**Work to be completed**
Collect all lines from the records below that include the word "this".

**Input**
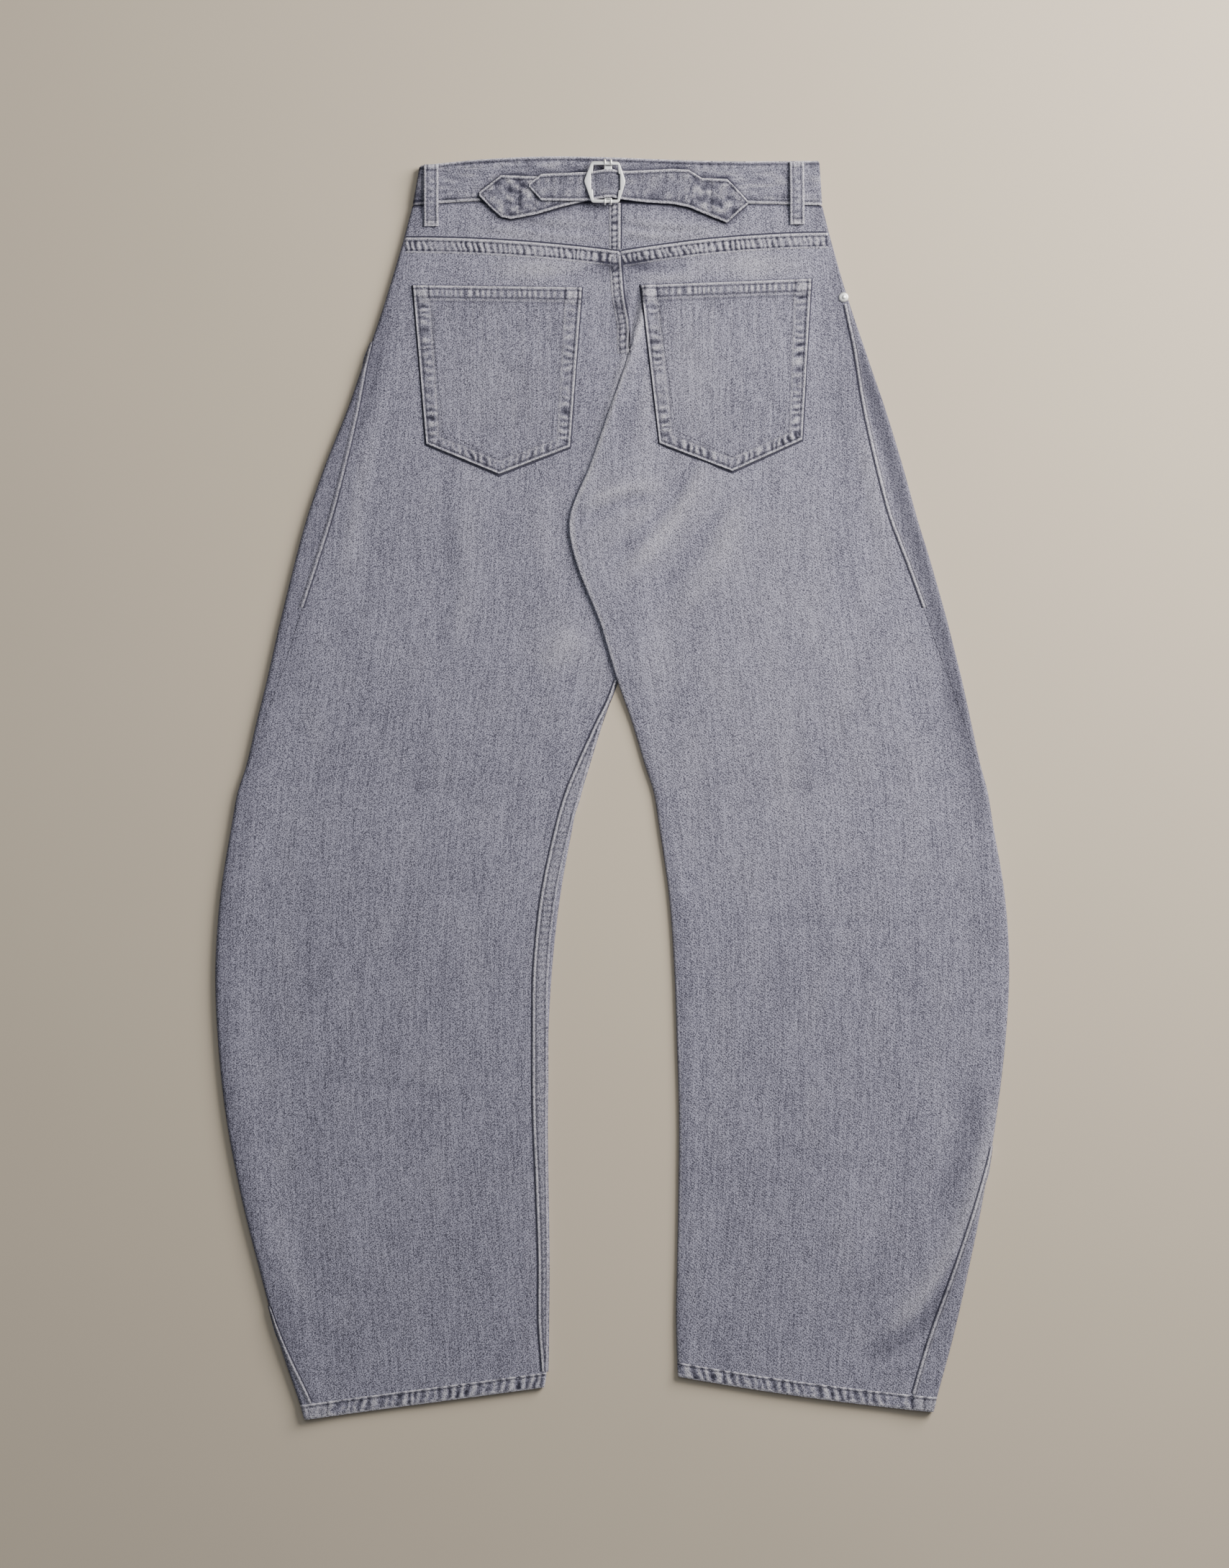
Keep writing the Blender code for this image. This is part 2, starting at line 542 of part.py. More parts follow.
def add_belt_loops(look):
    """Back loops arch over the waistband to the yoke; front loops lie flat beneath it."""
    profile = [
        (0.0, BAND_TOP + SEAM_GAP),
        (0.15, BAND_TOP + SEAM_GAP + LOOP_ARCH * 0.7),
        (0.4, BAND_TOP + SEAM_GAP + LOOP_ARCH),
        (0.65, BAND_TOP + SEAM_GAP + LOOP_ARCH * 0.7),
        (0.85, EDGE_TOP + SEAM_GAP + 0.4),
        (1.0, EDGE_TOP + SEAM_GAP),
    ]
    for side, name in SIDE_NAMES.items():
        loop = BACK_LOOPS[side]
        rows = []
        for t, low in profile:
            x, y = lerp(loop.upper_x, loop.lower_x, t), lerp(loop.upper_y, loop.lower_y, t)
            ends = (x - LOOP_WIDTH / 2, x + LOOP_WIDTH / 2)
            rows.append([(Vector((e, y, low + LOOP_WALL)), Vector((e, y, low))) for e in ends])
        add_object(f"loop_back_{name}", wall_mesh(f"loop_back_{name}", rows), look)
        loop = FRONT_LOOPS[side]
        rows = []
        for y in (loop.upper_y, loop.lower_y + 9.0):
            ends = (loop.upper_x - LOOP_WIDTH / 2, loop.upper_x + LOOP_WIDTH / 2)
            rows.append([(Vector((e, y, BAND_LOW - SEAM_GAP)), Vector((e, y, 0.0))) for e in ends])
        add_object(f"loop_front_{name}", wall_mesh(f"loop_front_{name}", rows), look)


def add_strap(name, places, look):
    rows = []
    for place in places:
        ends = (place.upper_y, lerp(place.upper_y, place.lower_y, 0.5), place.lower_y)
        rows.append(
            [(Vector((place.x, y, place.low + STRAP_WALL)), Vector((place.x, y, place.low))) for y in ends]
        )
    add_object(name, wall_mesh(name, rows), look)


def raise_outline(bm, points, low, high):
    """Upright walls from low to high round a closed outline; gives its lower and its upper edges."""
    rings = [[bm.verts.new(Vector((x, y, z)) * MM) for x, y in points] for z in (low, high)]
    count = len(points)
    for i in range(count):
        k = (i + 1) % count
        bm.faces.new((rings[0][i], rings[0][k], rings[1][k], rings[1][i]))
    return [[bm.edges.get((ring[i], ring[(i + 1) % count])) for i in range(count)] for ring in rings]


def add_buckle(frame_look, bar_look):
    bm = bmesh.new()
    high = BUCKLE_LOW + BUCKLE_WALL
    outside = raise_outline(bm, BUCKLE_OUTLINE, BUCKLE_LOW, high)
    opening = raise_outline(bm, BUCKLE_OPENING, BUCKLE_LOW, high)
    for outer, inner in zip(outside, opening):
        bmesh.ops.triangle_fill(bm, edges=outer + inner, use_beauty=True)
    add_object("buckle", finish_mesh("buckle", bm), frame_look)

    upper, lower = BUCKLE_OUTLINE[0][1], BUCKLE_OUTLINE[4][1]
    gap, wall = SEAM_GAP + 0.1, BAR_WALL
    lip = high + gap
    profile = [
        (lower - gap - wall, BAR_LOW), (upper + gap + wall, BAR_LOW), (upper + gap + wall, lip + wall),
        (upper - 2.4, lip + wall), (upper - 2.4, lip), (upper + gap, lip), (upper + gap, BAR_LOW + wall),
        (lower - gap, BAR_LOW + wall), (lower - gap, lip), (lower + 2.4, lip), (lower + 2.4, lip + wall),
        (lower - gap - wall, lip + wall),
    ]
    bm = bmesh.new()
    side = bm.faces.new([bm.verts.new(Vector((BAR_LEFT, y, z)) * MM) for y, z in profile])
    grown = bmesh.ops.extrude_face_region(bm, geom=[side])
    moved = [v for v in grown["geom"] if isinstance(v, bmesh.types.BMVert)]
    bmesh.ops.translate(bm, verts=moved, vec=Vector((BAR_RIGHT - BAR_LEFT, 0.0, 0.0)) * MM)
    add_object("buckle_bar", finish_mesh("buckle_bar", bm, smooth=False), bar_look)


def add_disc(name, centre, radius, low, high, look):
    bm = bmesh.new()
    place = Vector((centre[0], centre[1], (low + high) / 2)) * MM
    bmesh.ops.create_cone(
        bm, cap_ends=True, segments=20, radius1=radius * MM, radius2=radius * MM * 0.9, depth=(high - low) * MM
    )
    bmesh.ops.translate(bm, verts=bm.verts, vec=place)
    add_object(name, finish_mesh(name, bm), look)


def add_fly(look):
    height = top_finder(bpy.data.objects["front_right"])
    rows = []
    for shield in FLY:
        row = []
        for x in (FLY_FOLD_X, shield.free_x):
            low = height(x, shield.y) + PATCH_GAP
            row.append((Vector((x, shield.y, low + PLY)), Vector((x, shield.y, low))))
        rows.append(row)
    add_object("fly", wall_mesh("fly", rows), look)


def main():
    for item in list(bpy.data.objects):
        bpy.data.objects.remove(item, do_unlink=True)
    grey = material("denim_grey", (0.19, 0.19, 0.22), 0.85)
    inside = material("denim_front", (0.17, 0.17, 0.2), 0.85)
    patch = material("denim_pocket", (0.22, 0.22, 0.25), 0.85)
    trim = material("denim_trim", (0.2, 0.2, 0.23), 0.85)
    steel = material("nickel", (0.8, 0.8, 0.78), 0.3, 1.0)
    panels = add_legs({LEFT: grey, RIGHT: grey, "front": inside})
    add_yokes(trim)
    add_waistband(trim)
    add_pockets(panels, patch)
    add_belt_loops(trim)
    add_strap("cinch_left", LEFT_STRAP, trim)
    add_strap("cinch_right", RIGHT_STRAP, trim)
    add_buckle(steel, material("nickel_bar", (0.8, 0.8, 0.78), 0.3, 1.0))
    add_fly(trim)
    add_disc("button", BUTTON_AT, BUTTON_RADIUS, 0.0, BAND_LOW - SEAM_GAP, steel)
    low = top_finder(bpy.data.objects["front_right"])(*RIVET_AT) + SEAM_GAP
    add_disc("rivet", RIVET_AT, RIVET_RADIUS, low, low + RIVET_RISE, steel)


main()
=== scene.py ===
"""Barrel-leg denim jeans laid flat on their front: cloth, seams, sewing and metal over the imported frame.

Every length in the tables is in millimetres. X runs to the wearer's right, Y from the hems to the waist.
"""

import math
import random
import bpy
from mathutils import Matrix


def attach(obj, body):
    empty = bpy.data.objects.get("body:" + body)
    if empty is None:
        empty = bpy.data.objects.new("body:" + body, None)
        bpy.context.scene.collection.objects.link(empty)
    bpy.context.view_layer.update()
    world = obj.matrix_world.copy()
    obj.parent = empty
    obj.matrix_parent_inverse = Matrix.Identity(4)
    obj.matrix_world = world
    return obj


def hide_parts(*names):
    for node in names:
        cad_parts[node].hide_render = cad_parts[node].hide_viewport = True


bl_info = {
    "name": "Barrel-leg jeans, laid flat",
    "version": (1, 0, 0),
    "blender": (4, 5, 0),
    "location": "3D View > Sidebar > Jeans",
    "description": "Grey denim jeans with yoke, patch pockets, felled seams and a buckled back cinch",
    "category": "Object",
}

from collections import namedtuple

import bmesh
import bpy
from bpy.props import FloatProperty, FloatVectorProperty, IntProperty, PointerProperty
from mathutils import Matrix, Vector, noise
from mathutils.bvhtree import BVHTree

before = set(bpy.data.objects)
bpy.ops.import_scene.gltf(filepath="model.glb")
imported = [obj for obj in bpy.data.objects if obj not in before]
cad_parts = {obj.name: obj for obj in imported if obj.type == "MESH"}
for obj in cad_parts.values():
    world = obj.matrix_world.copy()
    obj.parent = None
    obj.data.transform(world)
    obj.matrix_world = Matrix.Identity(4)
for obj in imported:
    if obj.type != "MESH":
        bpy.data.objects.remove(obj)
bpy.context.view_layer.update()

MM = 0.001
LEFT, RIGHT = -1, 1
SIDE_NAMES = {LEFT: "left", RIGHT: "right"}

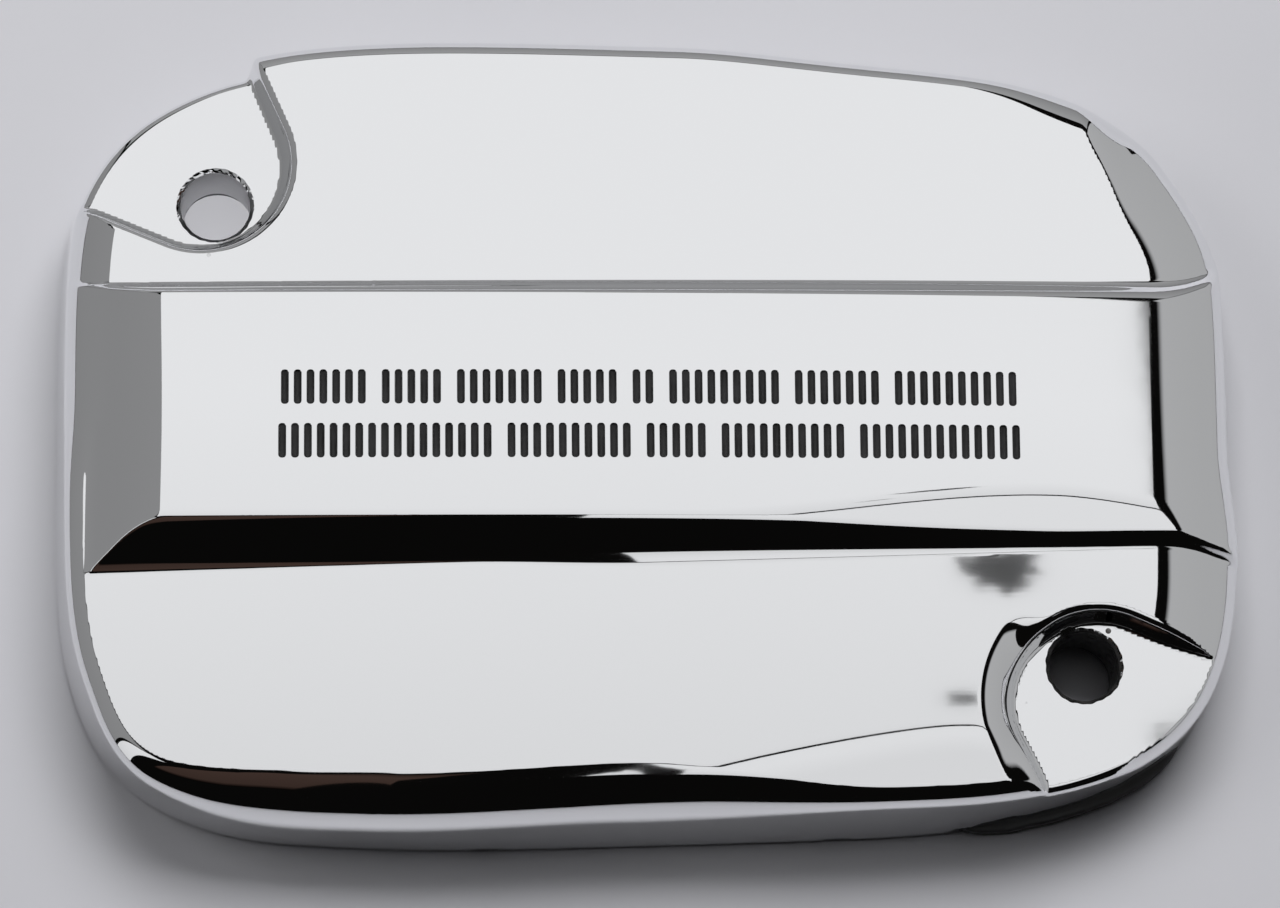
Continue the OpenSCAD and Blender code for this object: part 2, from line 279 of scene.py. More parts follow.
def solid(f, x, y, z, crown_scale, hollow_scale):
    """Signed field of the cover without its screw holes and marks, negative in the metal."""
    crown, hollow, ear, inset = f
    out = (z - crown) * crown_scale
    cavity = soft_max((z - hollow) * hollow_scale, BOSS_WALL - ear, 1.2)
    seat = soft_max(z - SEAT_Z, LIP_W - inset, 0.2)
    arch = soft_max(z - ARCH_Z, np.hypot(x - ARCH_CENTRE[0], y - ARCH_CENTRE[1]) - ARCH_R, 0.6)
    out = soft_max(out, -cavity, 0.5)
    out = soft_max(out, -seat, 0.25)
    out = soft_max(out, -arch, 0.25)
    out = soft_max(out, RIM_Z - z, 0.3)
    for at in NOTCH_X:
        notch = np.maximum(np.abs(x - at) - NOTCH_HALF_W, np.maximum(z - RIM_Z - NOTCH_H, y + 26))
        out = soft_max(out, -notch, 0.15)
    return out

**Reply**
Keep writing the Blender code for this image. This is part 2, starting at line 542 of part.py. More parts follow.
Continue the OpenSCAD and Blender code for this object: part 2, from line 279 of scene.py. More parts follow.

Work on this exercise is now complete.